------ Given records

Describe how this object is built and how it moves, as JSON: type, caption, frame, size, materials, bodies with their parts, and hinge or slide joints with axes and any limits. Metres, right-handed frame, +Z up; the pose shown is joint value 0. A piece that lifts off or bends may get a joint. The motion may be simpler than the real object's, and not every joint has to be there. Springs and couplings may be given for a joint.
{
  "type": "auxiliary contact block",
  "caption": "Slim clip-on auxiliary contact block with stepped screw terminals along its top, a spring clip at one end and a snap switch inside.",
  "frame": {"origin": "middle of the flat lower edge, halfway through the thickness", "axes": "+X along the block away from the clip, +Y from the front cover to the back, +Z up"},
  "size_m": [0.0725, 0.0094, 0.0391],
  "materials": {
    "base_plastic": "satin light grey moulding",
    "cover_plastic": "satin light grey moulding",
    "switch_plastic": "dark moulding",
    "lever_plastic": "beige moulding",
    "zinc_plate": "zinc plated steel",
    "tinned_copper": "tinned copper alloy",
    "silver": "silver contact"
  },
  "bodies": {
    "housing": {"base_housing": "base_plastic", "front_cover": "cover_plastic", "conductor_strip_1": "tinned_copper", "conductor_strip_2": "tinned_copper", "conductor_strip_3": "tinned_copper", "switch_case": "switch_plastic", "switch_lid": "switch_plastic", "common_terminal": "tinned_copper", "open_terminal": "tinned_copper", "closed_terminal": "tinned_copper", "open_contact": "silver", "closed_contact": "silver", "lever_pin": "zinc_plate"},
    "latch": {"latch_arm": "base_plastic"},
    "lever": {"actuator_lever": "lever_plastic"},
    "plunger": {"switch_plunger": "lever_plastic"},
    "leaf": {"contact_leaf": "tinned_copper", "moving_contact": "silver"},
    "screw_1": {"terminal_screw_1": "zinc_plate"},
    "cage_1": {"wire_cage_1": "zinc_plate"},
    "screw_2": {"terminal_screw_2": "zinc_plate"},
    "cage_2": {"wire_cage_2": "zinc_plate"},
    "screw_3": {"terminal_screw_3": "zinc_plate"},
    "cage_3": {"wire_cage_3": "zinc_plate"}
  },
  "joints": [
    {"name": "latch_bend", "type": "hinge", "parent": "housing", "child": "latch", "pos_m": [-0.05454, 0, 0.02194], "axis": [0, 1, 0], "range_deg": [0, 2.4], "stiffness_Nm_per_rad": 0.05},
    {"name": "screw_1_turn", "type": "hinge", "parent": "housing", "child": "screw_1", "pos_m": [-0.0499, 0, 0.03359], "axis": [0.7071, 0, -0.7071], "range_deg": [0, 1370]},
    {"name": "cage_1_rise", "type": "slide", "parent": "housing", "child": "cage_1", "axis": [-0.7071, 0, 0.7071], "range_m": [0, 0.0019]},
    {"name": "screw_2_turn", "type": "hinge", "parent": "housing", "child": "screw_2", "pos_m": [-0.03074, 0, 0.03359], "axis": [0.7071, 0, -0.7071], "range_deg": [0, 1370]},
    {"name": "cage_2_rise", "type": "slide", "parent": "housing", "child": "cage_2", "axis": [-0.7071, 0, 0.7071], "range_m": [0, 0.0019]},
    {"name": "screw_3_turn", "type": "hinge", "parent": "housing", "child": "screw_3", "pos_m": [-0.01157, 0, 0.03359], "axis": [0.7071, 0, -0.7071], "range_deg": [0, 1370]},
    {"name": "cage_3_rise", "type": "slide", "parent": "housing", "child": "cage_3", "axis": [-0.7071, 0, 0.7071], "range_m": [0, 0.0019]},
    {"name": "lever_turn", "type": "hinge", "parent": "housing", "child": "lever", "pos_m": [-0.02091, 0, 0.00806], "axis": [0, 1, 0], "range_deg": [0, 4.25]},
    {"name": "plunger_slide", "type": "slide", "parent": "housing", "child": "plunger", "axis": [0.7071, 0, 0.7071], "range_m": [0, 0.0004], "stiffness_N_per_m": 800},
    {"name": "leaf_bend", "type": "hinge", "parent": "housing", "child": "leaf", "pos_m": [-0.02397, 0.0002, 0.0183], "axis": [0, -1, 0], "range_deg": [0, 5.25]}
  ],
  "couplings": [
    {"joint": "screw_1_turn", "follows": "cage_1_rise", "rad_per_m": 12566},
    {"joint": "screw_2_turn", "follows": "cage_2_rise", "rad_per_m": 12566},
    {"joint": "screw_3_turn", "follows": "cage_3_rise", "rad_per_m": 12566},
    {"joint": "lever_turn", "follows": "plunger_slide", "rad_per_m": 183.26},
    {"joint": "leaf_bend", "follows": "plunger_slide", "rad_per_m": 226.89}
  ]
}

------------
------ Given records

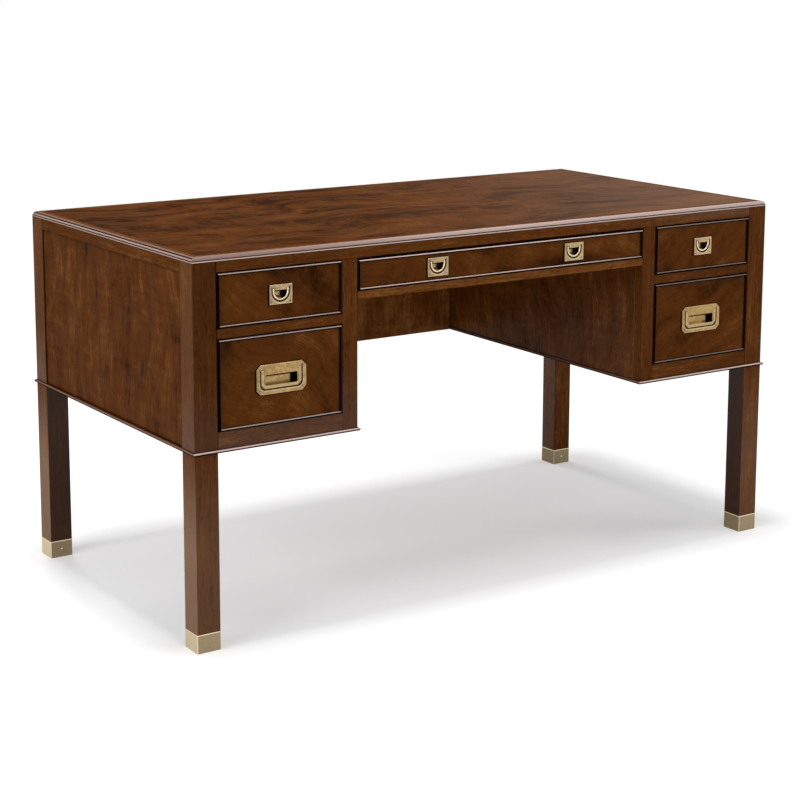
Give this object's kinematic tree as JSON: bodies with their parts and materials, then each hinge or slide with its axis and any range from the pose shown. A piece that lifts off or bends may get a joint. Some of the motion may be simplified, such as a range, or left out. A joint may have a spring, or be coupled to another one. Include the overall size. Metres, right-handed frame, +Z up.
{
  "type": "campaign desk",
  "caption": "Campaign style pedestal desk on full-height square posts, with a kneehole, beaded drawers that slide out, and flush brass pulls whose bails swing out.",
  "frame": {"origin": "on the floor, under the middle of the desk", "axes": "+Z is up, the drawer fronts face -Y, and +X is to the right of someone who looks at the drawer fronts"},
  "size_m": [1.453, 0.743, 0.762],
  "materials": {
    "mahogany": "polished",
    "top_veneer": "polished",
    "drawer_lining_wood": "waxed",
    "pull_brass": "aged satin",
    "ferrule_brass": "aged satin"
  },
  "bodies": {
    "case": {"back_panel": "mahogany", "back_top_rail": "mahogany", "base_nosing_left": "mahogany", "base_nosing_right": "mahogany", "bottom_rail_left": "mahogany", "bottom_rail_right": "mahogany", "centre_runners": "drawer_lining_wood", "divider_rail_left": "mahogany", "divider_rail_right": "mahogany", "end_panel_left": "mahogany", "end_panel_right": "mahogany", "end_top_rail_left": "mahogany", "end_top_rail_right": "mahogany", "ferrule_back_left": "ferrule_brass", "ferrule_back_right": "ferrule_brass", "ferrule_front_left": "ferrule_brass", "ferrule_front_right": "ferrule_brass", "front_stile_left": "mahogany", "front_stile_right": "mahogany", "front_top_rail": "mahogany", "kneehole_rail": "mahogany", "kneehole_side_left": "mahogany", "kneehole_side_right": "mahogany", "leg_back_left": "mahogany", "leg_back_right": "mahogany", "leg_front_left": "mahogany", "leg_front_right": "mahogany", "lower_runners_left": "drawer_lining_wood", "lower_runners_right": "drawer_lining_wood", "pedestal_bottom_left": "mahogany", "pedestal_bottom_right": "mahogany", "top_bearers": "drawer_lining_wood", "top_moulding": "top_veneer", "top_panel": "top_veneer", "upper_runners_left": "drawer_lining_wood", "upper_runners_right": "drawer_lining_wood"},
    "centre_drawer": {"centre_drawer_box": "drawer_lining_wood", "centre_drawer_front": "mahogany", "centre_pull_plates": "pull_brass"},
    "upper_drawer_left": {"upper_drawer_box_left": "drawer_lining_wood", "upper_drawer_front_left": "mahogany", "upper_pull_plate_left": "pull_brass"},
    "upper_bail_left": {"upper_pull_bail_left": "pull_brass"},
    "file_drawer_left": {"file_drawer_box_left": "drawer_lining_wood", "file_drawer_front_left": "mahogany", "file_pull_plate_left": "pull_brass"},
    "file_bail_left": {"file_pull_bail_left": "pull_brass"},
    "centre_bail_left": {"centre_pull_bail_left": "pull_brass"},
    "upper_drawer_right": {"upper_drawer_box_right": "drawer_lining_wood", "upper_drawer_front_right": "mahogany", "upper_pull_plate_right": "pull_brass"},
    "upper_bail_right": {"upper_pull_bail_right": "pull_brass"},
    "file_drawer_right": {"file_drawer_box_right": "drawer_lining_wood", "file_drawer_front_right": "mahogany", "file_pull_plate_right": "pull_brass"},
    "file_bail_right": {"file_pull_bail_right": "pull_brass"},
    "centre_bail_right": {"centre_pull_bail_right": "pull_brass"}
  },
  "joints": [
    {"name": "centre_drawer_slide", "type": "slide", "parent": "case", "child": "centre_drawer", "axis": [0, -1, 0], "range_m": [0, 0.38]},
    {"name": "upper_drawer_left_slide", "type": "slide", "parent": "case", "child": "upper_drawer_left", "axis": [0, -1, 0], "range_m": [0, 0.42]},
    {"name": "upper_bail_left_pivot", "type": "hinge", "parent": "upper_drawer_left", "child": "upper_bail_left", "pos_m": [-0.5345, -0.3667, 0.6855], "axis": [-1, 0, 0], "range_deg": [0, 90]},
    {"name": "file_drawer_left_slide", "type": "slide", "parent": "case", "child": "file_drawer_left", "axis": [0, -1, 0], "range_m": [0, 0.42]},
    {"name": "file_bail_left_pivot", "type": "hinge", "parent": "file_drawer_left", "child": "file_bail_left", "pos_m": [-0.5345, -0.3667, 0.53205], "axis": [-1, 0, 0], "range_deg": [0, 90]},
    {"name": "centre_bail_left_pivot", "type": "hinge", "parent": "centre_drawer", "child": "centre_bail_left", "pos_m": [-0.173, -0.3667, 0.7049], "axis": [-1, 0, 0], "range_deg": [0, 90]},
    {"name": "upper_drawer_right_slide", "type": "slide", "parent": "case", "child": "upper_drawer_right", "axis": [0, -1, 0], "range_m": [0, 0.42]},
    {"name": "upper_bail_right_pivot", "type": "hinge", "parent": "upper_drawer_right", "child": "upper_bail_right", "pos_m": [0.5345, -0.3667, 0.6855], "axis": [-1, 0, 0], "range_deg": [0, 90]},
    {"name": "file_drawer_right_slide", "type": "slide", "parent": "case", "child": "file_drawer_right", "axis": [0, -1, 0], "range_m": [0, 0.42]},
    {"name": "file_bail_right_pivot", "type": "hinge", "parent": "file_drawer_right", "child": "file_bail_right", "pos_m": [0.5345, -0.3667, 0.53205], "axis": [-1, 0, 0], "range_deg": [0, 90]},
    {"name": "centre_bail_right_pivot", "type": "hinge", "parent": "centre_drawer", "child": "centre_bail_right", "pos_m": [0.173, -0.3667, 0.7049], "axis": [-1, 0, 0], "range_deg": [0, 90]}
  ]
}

------------

Task: Look through the entries and return every line where "with" appears.

Answer to this task:
Describe how this object is built and how it moves, as JSON: type, caption, frame, size, materials, bodies with their parts, and hinge or slide joints with axes and any limits. Metres, right-handed frame, +Z up; the pose shown is joint value 0. A piece that lifts off or bends may get a joint. The motion may be simpler than the real object's, and not every joint has to be there. Springs and couplings may be given for a joint.
  "caption": "Slim clip-on auxiliary contact block with stepped screw terminals along its top, a spring clip at one end and a snap switch inside.",
Give this object's kinematic tree as JSON: bodies with their parts and materials, then each hinge or slide with its axis and any range from the pose shown. A piece that lifts off or bends may get a joint. Some of the motion may be simplified, such as a range, or left out. A joint may have a spring, or be coupled to another one. Include the overall size. Metres, right-handed frame, +Z up.
  "caption": "Campaign style pedestal desk on full-height square posts, with a kneehole, beaded drawers that slide out, and flush brass pulls whose bails swing out.",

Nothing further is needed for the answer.